Garibaldi: la notte dei borseggi e delle rapine
Nel cuore della notte milanese, tra Garibaldi e Centrale, si muove un’umanità dimenticata. Ragazzi e ragazze che vivono di piccoli furti, borseggi ai passanti, rapine improvvisate ai coetanei. La “maranza” sedicenne intervistata dal Corriere racconta un mondo dove rubare è routine, dove la violenza è un linguaggio appreso per strada, e dove i più giovani vengono spinti a “farsi le ossa” strappando portafogli o telefonini davanti ai locali.
Una giungla urbana dove la legge non arriva e dove la presenza straniera, soprattutto nordafricana, ha costruito una sottocultura parallela fatta di droga, alcol, scippi e corpi venduti. Un’economia criminale di sopravvivenza, che Milano – culla del “modello europeo” – sembra accettare come inevitabile.
Una gioventù che ride nel sangue
“Quando ho visto il sangue sul pavimento, ridevo senza sapere perché”, dice la ragazza. Parole che gelano. Perché dietro quella risata non c’è cinismo, ma il vuoto. La perdita totale di empatia, di senso del bene e del male.
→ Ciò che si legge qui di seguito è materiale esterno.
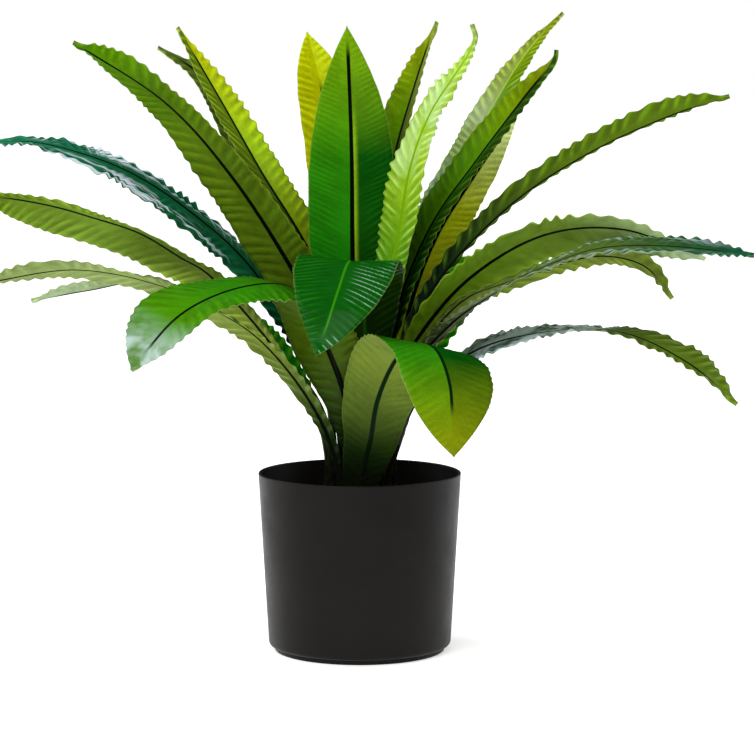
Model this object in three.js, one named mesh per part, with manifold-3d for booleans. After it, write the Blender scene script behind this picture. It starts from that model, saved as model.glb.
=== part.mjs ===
// A potted bird's nest fern: a tapered planter on a low foot, potting soil, the plant's short fibrous crown
// and its fronds, each a strap-shaped blade with a rippled edge along one stout midrib.
// Millimetres, +Z up. The origin is the centre of the planter's underside, and -Y is the plant's front.

import * as THREE from 'three';
import { mergeVertices } from 'three/addons/utils/BufferGeometryUtils.js';
import Module from 'manifold-3d';

const wasm = await Module();
wasm.setup();

// Planter
const POT_HEIGHT = 150;
const RIM_RADIUS = 85;
const WALL_FOOT_RADIUS = 76.5;
const WALL = 2.4;
const LIP_ROUND = 0.8;
const FOOT_RADIUS = 71.5;
const FOOT_HEIGHT = 4;
const CORNER_RADIUS = 4;
const FLOOR_TOP = 8;
const POT_SIDES = 48;
const CORNER_STEPS = 3;
const POT_COLOUR = '#2b2523';
const POT_ROUGHNESS = 0.5;

// Soil
const CLEARANCE = 0.3;
const SOIL_EDGE_TOP = 111;
const SOIL_MOUND = 4;
const SOIL_UNEVENNESS = 0.9;
const SOIL_PITCH = 9;
const SOIL_RINGS = [1, 0.85, 0.7, 0.55];
const SOIL_SIDES = 32;
const SOIL_COLOUR = '#2a1c14';

// Crown, the short upright rhizome that every frond grows from
const CROWN_RADIUS = 34;
const CROWN_BASE = 96;
const CROWN_EDGE_TOP = 117;
const CROWN_DOME = 8;
const CROWN_BUMP = 0.8;
const CROWN_PITCH = 4;
const CROWN_RINGS = [1, 0.85, 0.6, 0.3];
const CROWN_SIDES = 28;
const CROWN_COLOUR = '#4a3220';
const EARTHY_ROUGHNESS = 0.95;

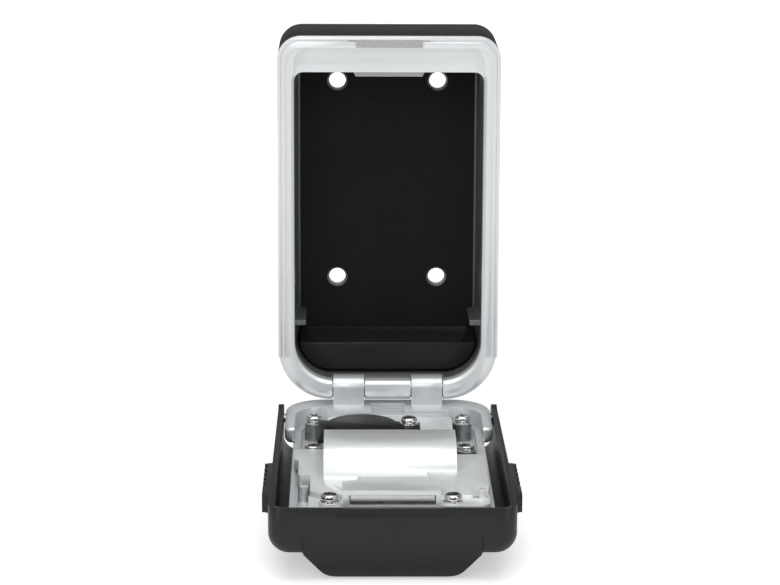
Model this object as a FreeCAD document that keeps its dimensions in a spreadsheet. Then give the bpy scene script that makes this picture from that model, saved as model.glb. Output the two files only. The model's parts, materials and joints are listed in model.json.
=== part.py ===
import FreeCAD, Part
import math
import os
import Sketcher
from FreeCAD import Placement, Rotation, Vector

# Everything is drawn from the hinge axis: X right, Y to the back, Z up, in millimetres.
# The door is drawn open, lying forward, so its length runs along -Y and its inner side faces up.
# One common Placement moves each piece to the row frame, whose origin is the middle of the
# mounting pattern on the back face.

DOC = FreeCAD.newDocument("KeyBox")
SHEET = DOC.addObject("Spreadsheet::Sheet", "dims")

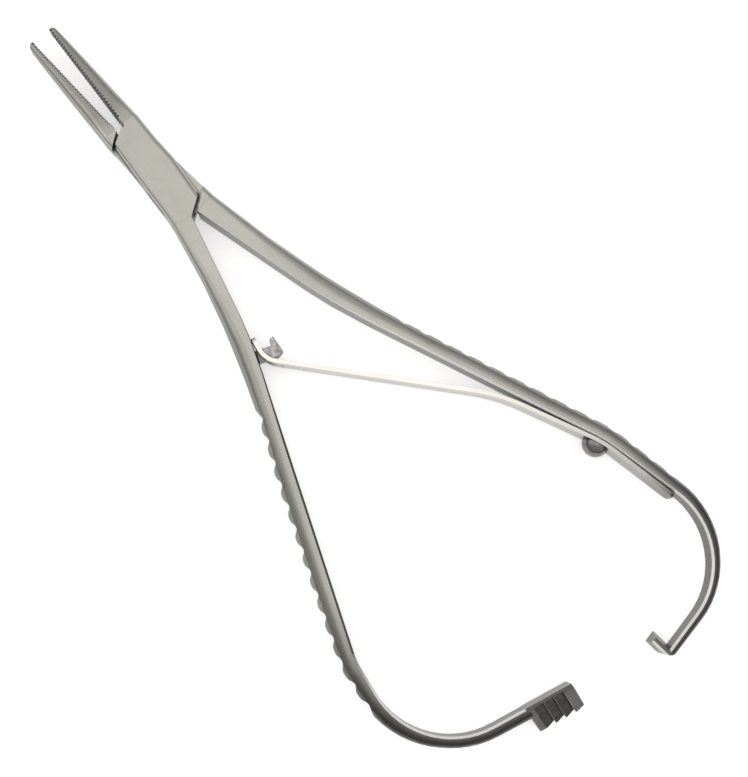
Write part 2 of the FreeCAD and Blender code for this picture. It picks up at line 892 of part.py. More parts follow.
def make_spring_screw():
    """A domed screw, revolved about +Z with the underside of its head at zero."""
    body = doc.addObject("PartDesign::Body", "spring_screw")
    sketch = add_sketch(body, "XZ_Plane", "screw_profile")
    rim = Vector(2.0, 0.3, 0)
    top = Vector(0, 1.2, 0)
    corners = [top, Vector(0, -2, 0), Vector(1, -2, 0), Vector(1, 0, 0), Vector(2, 0, 0), rim]
    for first, second in zip(corners, corners[1:]):
        sketch.addGeometry(Part.LineSegment(first, second), False)
    dome = Part.Arc(rim, Vector(1.2, 0.95, 0), top)
    sketch.addGeometry(dome, False)
    for index in range(4):
        sketch.addConstraint(Sketcher.Constraint("Coincident", index, 2, index + 1, 1))
    sketch.addConstraint(Sketcher.Constraint("Coincident", 5, 1, 4, 2))
    sketch.addConstraint(Sketcher.Constraint("Coincident", 5, 2, 0, 1))
    sketch.addConstraint(Sketcher.Constraint("PointOnObject", 5, 3, -2))
    shank = "-Sizes.screw_shank_depth - Sizes.spring_thickness - 2 * Sizes.spring_seat_gap"
    formulas = [
        ("0", "Sizes.screw_head_height"),
        ("0", shank),
        ("Sizes.screw_shank_diameter / 2", shank),
        ("Sizes.screw_shank_diameter / 2", "0"),
        ("Sizes.screw_head_diameter / 2", "0"),
    ]
    for index, (across, up) in enumerate(formulas):
        tie(sketch, "DistanceX", index, 1, f"x{index}", across)
        tie(sketch, "DistanceY", index, 1, f"y{index}", up)
    tie(sketch, "DistanceX", 4, 2, "rim_radius", "Sizes.screw_head_diameter / 2")
    tie(sketch, "DistanceY", 4, 2, "rim_height", "Sizes.screw_rim_height")
    turn = body.newObject("PartDesign::Revolution", "screw_turning")
    turn.Profile = sketch
    turn.ReferenceAxis = (sketch, ["V_Axis"])
    turn.Angle = 360.0
    return body


def make_spring_catch():
    """A flat hooked catch standing in +Y from its foot, with a round tenon below."""
    body = doc.addObject("PartDesign::Body", "spring_catch")
    sketch = add_sketch(body, "XY_Plane", "catch_outline")
    half = "Sizes.catch_width / 2"
    neck = "Sizes.catch_neck_height"
    rough = [
        (-1, 0), (-1, 2.7), (-2, 2.7), (-2.3, 3.4), (0.5, 4.1), (1.1, 3.1), (1, 0),
    ]
    polygon_sketch(sketch, rough, [
        ("-" + half, "0"),
        ("-" + half, neck),
        (f"-{half} - 0.75 * Sizes.catch_prong", neck),
        (f"-{half} - Sizes.catch_prong", f"({neck} + Sizes.catch_height) / 2"),
        (f"0.55 * {half}", "Sizes.catch_height"),
        (f"1.15 * {half}", "0.75 * Sizes.catch_height"),
        (half, "0"),
    ])
    pad = body.newObject("PartDesign::Pad", "catch_plate")
    pad.Profile = sketch
    pad.Midplane = True
    pad.setExpression("Length", "Sizes.catch_thickness")
    foot = add_sketch(body, "XZ_Plane", "tenon_circle")
    circle_sketch(foot, "Sizes.catch_tenon_diameter")
    tenon = body.newObject("PartDesign::Pad", "catch_tenon")
    tenon.Profile = foot
    tenon.setExpression("Length", "Sizes.catch_tenon_depth")
    doc.recompute()
    if tenon.Shape.BoundBox.YMin > -0.1:
        tenon.Reversed = True
    return body


# Placing and exporting


def frame_at(point, across, upward):
    """A placement whose local X and Y point along two directions in plan."""
    normal = across.cross(upward)
    matrix = FreeCAD.Matrix(
        across.x, upward.x, normal.x, point.x,
        across.y, upward.y, normal.y, point.y,
        across.z, upward.z, normal.z, point.z,
        0, 0, 0, 1,
    )
    return FreeCAD.Placement(matrix)


def half_turn(side):
    """The placement that opens one half by its share of the opening angle."""
    turn = -side * size("opening_angle") / 2
    return FreeCAD.Placement(Vector(0, 0, 0), FreeCAD.Rotation(UP, turn))


def catch_place():
    point, ahead = along(ratchet_path, size("catch_place"))
    return frame_at(point + UP * middle, ahead, turned(ahead, 90))


def screw_place():
    """Where the head's rim rests on the hollow side of the bent spring."""
    point, ahead = along(hook_path, size("screw_place"))
    inward = turned(ahead, -90)
    lift = size("spring_thickness") + 2 * size("spring_seat_gap")
    bend = size("hook_heel_radius") - lift
    rise = bend - math.sqrt(bend ** 2 - (size("screw_head_diameter") / 2) ** 2)
    return frame_at(point + UP * middle + inward * (lift + rise), ahead, UP)


def add_feature(name, shape, placement):
    feature = doc.addObject("Part::Feature", name)
    feature.Shape = shape
    feature.Placement = placement
    return feature


def export(features):
    """Check every piece and write one file for each."""
    os.makedirs("parts", exist_ok=True)
    doc.recompute()
    for item in doc.Objects:
        if "Invalid" in item.State or "Error" in item.State:
            raise RuntimeError(item.Name + " did not compute")
    for feature in features:
        feature.Label = feature.Name
        shape = feature.Shape
        if shape.isNull() or not shape.isValid() or len(shape.Solids) != 1:
            raise RuntimeError(feature.Name + " is not one valid solid")
        shape.Solids[0].exportStep("parts/" + feature.Name + ".step")


ratchet_path = handle_path("ratchet", 1)
hook_path = handle_path("hook", -1)
opened_ratchet = half_turn(1)
opened_hook = half_turn(-1)

pivot_pin = make_pivot_pin()
spring_screw = make_spring_screw()
spring_catch = make_spring_catch()
pivot_pin.Placement = opened_ratchet
spring_screw.Placement = opened_hook.multiply(screw_place())
spring_catch.Placement = opened_ratchet.multiply(catch_place())

export([
    add_feature("ratchet_arm", make_ratchet_arm(ratchet_path), opened_ratchet),
    add_feature("hook_arm", make_hook_arm(hook_path), opened_hook),
    add_feature("leaf_spring", make_leaf_spring(spring_line()), opened_hook),
    pivot_pin,
    spring_screw,
    spring_catch,
])
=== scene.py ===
"""Elastic ligature pliers: brushed steel, a finely sliced leaf spring, a pale floor and a soft studio."""
import math

import bmesh
import bpy
from mathutils import Matrix, Vector


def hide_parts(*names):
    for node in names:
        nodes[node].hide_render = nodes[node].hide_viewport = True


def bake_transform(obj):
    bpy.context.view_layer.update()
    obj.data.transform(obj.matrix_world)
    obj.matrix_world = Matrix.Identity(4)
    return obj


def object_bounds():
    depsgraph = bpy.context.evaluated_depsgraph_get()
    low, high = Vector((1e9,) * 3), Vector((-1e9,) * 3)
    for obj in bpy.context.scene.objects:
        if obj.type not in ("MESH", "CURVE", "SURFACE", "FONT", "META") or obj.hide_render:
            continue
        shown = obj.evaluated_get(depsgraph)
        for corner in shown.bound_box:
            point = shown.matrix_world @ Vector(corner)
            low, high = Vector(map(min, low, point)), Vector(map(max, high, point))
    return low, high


MM = 0.001

# Places on the pliers in millimetres, from the pivot towards the jaw tips along X
BOX_REAR = -12
JAW_ROOT = 9.2
SERRATED_FROM = 9.8
FIRST_TOOTH = 10.2
JAW_TIP = 29.1
SERRATION_PITCH = 0.605
BOW_START = -76
BETWEEN_HANDLES = Vector((-85, -2, 0))
# The rack is what lies further than RACK_REACH along RACK_AHEAD, the way the ratchet handle ends
RACK_AHEAD = Vector((-0.2284, -0.9736, 0))
RACK_REACH = 12.2
# Each half is turned this far from the pliers' mid-line when the jaws are open
OPEN_HALF = math.radians(3.2)

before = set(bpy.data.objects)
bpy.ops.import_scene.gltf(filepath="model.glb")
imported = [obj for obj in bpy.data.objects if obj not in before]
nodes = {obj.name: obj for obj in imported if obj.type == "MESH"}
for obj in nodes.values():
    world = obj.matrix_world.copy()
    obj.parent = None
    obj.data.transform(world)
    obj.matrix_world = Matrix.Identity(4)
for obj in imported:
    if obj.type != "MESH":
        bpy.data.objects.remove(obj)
cad_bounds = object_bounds()


# Shading of the solids

# Edges that turn by fewer degrees than this are shaded smoothly
SMOOTH_ANGLE = 36
# The power of a face's area that weighs its normal on a domed handle
DOMED_POWER = 0.25
# Corners count as one place when they agree to this many steps in a metre
STEPS_IN_METRE = 2e6


def corners_by_place(mesh):
    corners_at = {}
    for face in mesh.polygons:
        for number in face.loop_indices:
            place = mesh.vertices[mesh.loops[number].vertex_index].co
            key = tuple(round(value * STEPS_IN_METRE) for value in place)
            corners_at.setdefault(key, []).append((number, face))
    return corners_at


def set_soft_normals(piece, domed):
    """Shades a faceted solid smoothly across its shallow edges.

    On a domed piece, small faces behind the box count nearly as much as large ones, so that
    the handles' flats look domed.
    """
    mesh = piece.data
    least = math.cos(math.radians(SMOOTH_ANGLE))
    normals = [None] * len(mesh.loops)
    for corners in corners_by_place(mesh).values():
        for number, face in corners:
            total = Vector((0, 0, 0))
            for _, other in corners:
                if face.normal.dot(other.normal) > least:
                    on_handle = domed and other.center.x < MM * BOX_REAR
                    total += other.normal * other.area ** (DOMED_POWER if on_handle else 1)
            normals[number] = total.normalized() if total.length > 0 else face.normal.copy()
    for face in mesh.polygons:
        face.use_smooth = True
    mesh.normals_split_custom_set(normals)


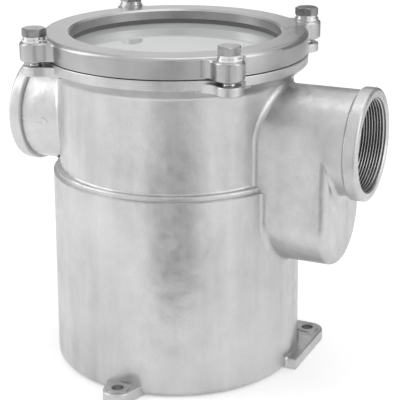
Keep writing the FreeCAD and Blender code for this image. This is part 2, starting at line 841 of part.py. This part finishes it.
def basket_walls():
    """The basket's wall as quarter panels of one sleeve, seam welded at the diagonals."""
    sleeve = basket_sleeve()
    panels = []
    for index in range(PANEL_COUNT):
        sector = box(
            f"panel_sector_{index + 1}", "2 * Dims.basket_radius", "2 * Dims.basket_radius", "Dims.ledge_top", {},
        )
        turn = Rotation(Vector(0, 0, 1), FIRST_BOLT_ANGLE + index * 360 / PANEL_COUNT)
        sector.Placement = Placement(Vector(), turn)
        panels.append(common(f"basket_wall_{index + 1}", sleeve, sector))
    return panels


def basket_floor():
    """Sheet disc closing the basket, with a ring of drain holes."""
    body = doc.addObject("PartDesign::Body", "basket_floor")
    disc = body.newObject("PartDesign::Pad", "floor_disc")
    disc.Profile = body_sketch(body, "floor_circle", "XY_Plane", [(0, 0, "basket_radius")])
    bind(disc, Length="Dims.basket_sheet")
    doc.recompute()
    full = body.Shape.Volume
    drain = body.newObject("PartDesign::Pocket", "drain_hole")
    drain.Profile = body_sketch(
        body, "drain_circle", "XY_Plane", [(size("floor_hole_circle"), 0, "floor_hole_radius")],
    )
    drain.Type = "ThroughAll"
    drain.Midplane = True
    doc.recompute()
    polar(body, drain, FLOOR_HOLES)
    doc.recompute()
    if body.Shape.Volume > 0.95 * full:
        raise RuntimeError("the basket floor's holes cut nothing")
    body.Placement = Placement(Vector(0, 0, size("basket_low")), Rotation())
    return body


def basket_rim():
    """Flat ring welded to the top of the basket wall; it hangs the basket on the housing's ledge."""
    disc = cylinder("rim_disc", "Dims.rim_radius", "Dims.rim_height", {"z": "Dims.ledge_top"})
    hole = cylinder(
        "rim_hole", "Dims.basket_radius - Dims.basket_sheet", "Dims.rim_height", {"z": "Dims.ledge_top"},
    )
    return cut("basket_rim", disc, hole)


def handle_lug(name, side):
    """Small welded tab on the rim with a hole for the bail's end, on the +Y (1) or -Y (-1) side."""
    pivot = "Dims.ledge_top + Dims.rim_height + Dims.bail_lift"
    start = "Dims.lug_start" if side > 0 else "-Dims.lug_start - Dims.lug_thickness"
    tab = cylinder(f"{name}_tab", "Dims.lug_radius", "Dims.lug_thickness", {"y": start, "z": pivot}, TO_Y)
    foot = box(
        f"{name}_foot", "2 * Dims.lug_radius", "Dims.lug_thickness", "Dims.bail_lift",
        {"x": "-Dims.lug_radius", "y": start, "z": "Dims.ledge_top + Dims.rim_height"},
    )
    trim = box(
        f"{name}_trim", "4 * Dims.lug_radius", "4 * Dims.lug_thickness", "Dims.lug_radius",
        {
            "x": "-2 * Dims.lug_radius",
            "y": f"{start} - Dims.lug_thickness",
            "z": "Dims.ledge_top + Dims.rim_height - Dims.lug_radius",
        },
    )
    blank = cut(f"{name}_blank", fuse(f"{name}_solid", [tab, foot]), trim)
    hole = cylinder(f"{name}_hole", "Dims.lug_hole", "Dims.lug_thickness", {"y": start, "z": pivot}, TO_Y)
    return cut(name, blank, hole)


def basket_handle():
    """Half-round wire bail; its turned-out ends sit in the lugs and it lies folded on the rim."""
    radius, bend, end = size("bail_radius"), size("bail_bend"), size("bail_end")
    quarter = math.sqrt(0.5)

    def at(y, x):
        return Vector(-x, y, 0)

    corner = radius + bend
    edges = [
        Part.LineSegment(at(end, 0), at(corner, 0)).toShape(),
        Part.Arc(at(corner, 0), at(corner - bend * quarter, bend * (1 - quarter)), at(radius, bend)).toShape(),
        Part.Arc(at(radius, bend), at(0, radius + bend), at(-radius, bend)).toShape(),
        Part.Arc(at(-radius, bend), at(-corner + bend * quarter, bend * (1 - quarter)), at(-corner, 0)).toShape(),
        Part.LineSegment(at(-corner, 0), at(-end, 0)).toShape(),
    ]
    path = Part.Wire(edges)
    section = Part.Wire(Part.makeCircle(size("bail_wire"), at(end, 0), Vector(0, 1, 0)))
    obj = doc.addObject("Part::Feature", "basket_handle")
    obj.Shape = path.makePipeShell([section], True, True)
    pivot = size("ledge_top") + size("rim_height") + size("bail_lift")
    obj.Placement = Placement(Vector(0, 0, pivot), Rotation(Vector(0, 1, 0), -BAIL_REST_TILT))
    return obj


# ---------------------------------------------------------------- the whole strainer

def build():
    """Makes every sub-part and returns them by node name."""
    lip_gasket_low = "Dims.seat_height + Dims.seat_gasket_height + Dims.glass_thickness"
    parts = [
        housing(),
        cover_ring(),
        sight_glass(),
        gasket("seat_gasket", "Dims.seat_gasket_bore", "Dims.seat_gasket_height", "Dims.seat_height"),
        gasket("lip_gasket", "Dims.lip_gasket_bore", "Dims.lip_gasket_height", lip_gasket_low),
        *basket_walls(),
        basket_floor(),
        basket_rim(),
        handle_lug("handle_lug_1", -1),
        handle_lug("handle_lug_2", 1),
        basket_handle(),
    ]
    for index in range(BOLT_COUNT):
        boss = around(index, BOLT_COUNT, size("bolt_circle"), size("boss_top"))
        on_flat = boss + Vector(0, 0, size("flat_washer_height"))
        on_spring = on_flat + Vector(0, 0, size("spring_washer_height"))
        parts += [flat_washer(index, boss), spring_washer(index, on_flat), cover_bolt(index, on_spring)]
    return parts


def write(parts):
    """Checks every object, then writes each sub-part to parts/NODE.step."""
    doc.recompute()
    failed = [obj.Name for obj in doc.Objects if "Invalid" in obj.State or "Error" in obj.State]
    if failed:
        raise RuntimeError(f"failed objects: {failed}")
    os.makedirs("parts", exist_ok=True)
    for part in parts:
        part.Label = part.Name
        if part.Shape.isNull() or not part.Shape.isValid():
            raise RuntimeError(f"bad shape: {part.Name}")
        print(part.Name, "solids", len(part.Shape.Solids), "volume", round(part.Shape.Volume))
        part.Shape.exportStep(f"parts/{part.Name}.step")


write(build())
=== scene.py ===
import math

import bpy
from mathutils import Matrix, Vector


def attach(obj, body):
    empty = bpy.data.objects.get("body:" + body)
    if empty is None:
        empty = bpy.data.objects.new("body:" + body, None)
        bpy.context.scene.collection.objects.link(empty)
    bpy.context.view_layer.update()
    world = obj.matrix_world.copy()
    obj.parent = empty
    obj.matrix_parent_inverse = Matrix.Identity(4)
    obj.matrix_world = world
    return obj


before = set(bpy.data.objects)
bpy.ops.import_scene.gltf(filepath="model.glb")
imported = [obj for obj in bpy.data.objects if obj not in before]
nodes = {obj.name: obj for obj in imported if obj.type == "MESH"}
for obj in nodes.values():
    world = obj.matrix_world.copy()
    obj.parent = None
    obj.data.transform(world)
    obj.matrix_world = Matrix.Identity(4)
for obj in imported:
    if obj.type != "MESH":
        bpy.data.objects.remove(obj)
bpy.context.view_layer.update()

scene = bpy.context.scene
ROOT = "strainer"
PORT_HEIGHT = 0.2025
BOLT_CIRCLE_RADIUS = 0.1175
BOLT_NUMBERS = range(1, 5)
PANEL_NUMBERS = range(1, 5)


# ---------------------------------------------------------------- node helpers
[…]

È l’effetto di un degrado profondo che nasce dalla strada ma che affonda le radici nella resa culturale e istituzionale di una città che ha scelto di guardare altrove.
Milano, vetrina del progresso e delle mode, non è più in grado di proteggere i suoi figli. Mentre la giunta si concentra su piste ciclabili e slogan ecologisti, la capitale morale d’Italia diventa ogni notte terreno di caccia per bande di giovanissimi, spesso figli di immigrati senza patria e senza identità.
La città che finge di non vedere
Centrale, Garibaldi, Gae Aulenti, Navigli: nomi che evocano modernità, ma che al calare del sole diventano sinonimo di paura. Qui si consumano le notti dei maranza: crack cucinato in strada, dosi scambiate come figurine, cellulari strappati di mano a chi osa attraversare da solo, collanine strappate a morsi durante una colluttazione.
Questa non è più microcriminalità, ma una forma di dominio urbano. Una rete di illegalità giovane e aggressiva, cresciuta tra il permissivismo e l’indifferenza.
Famiglie assenti, Stato complice
La ragazza parla di un padre violento e di una madre stremata, di notti passate a scappare e di giorni trascorsi nel vuoto. È il volto di un’Italia che ha accolto senza integrare, che ha riempito le periferie di promesse senza regole.
La responsabilità non è solo familiare: è collettiva. È politica.
Chi governa Milano non può continuare a nascondere il fallimento del proprio modello di accoglienza dietro la retorica del “vivere insieme”. Perché qui nessuno vive più, si sopravvive.
Chi ci stiamo portando a casa?
Alla fine, resta la domanda che nessuno vuole pronunciare ma che tutti si pongono guardando le immagini delle risse, delle rapine, dei coltelli tra adolescenti: chi ci stiamo portando a casa?
È giusto accogliere chi non vuole integrarsi, chi trasforma le nostre città in territori di scontro, chi semina violenza e paura?
L’integrazione non è un obbligo morale ma un patto civile. E chi lo tradisce non può continuare a vivere indisturbato dentro le nostre mura, come se nulla fosse.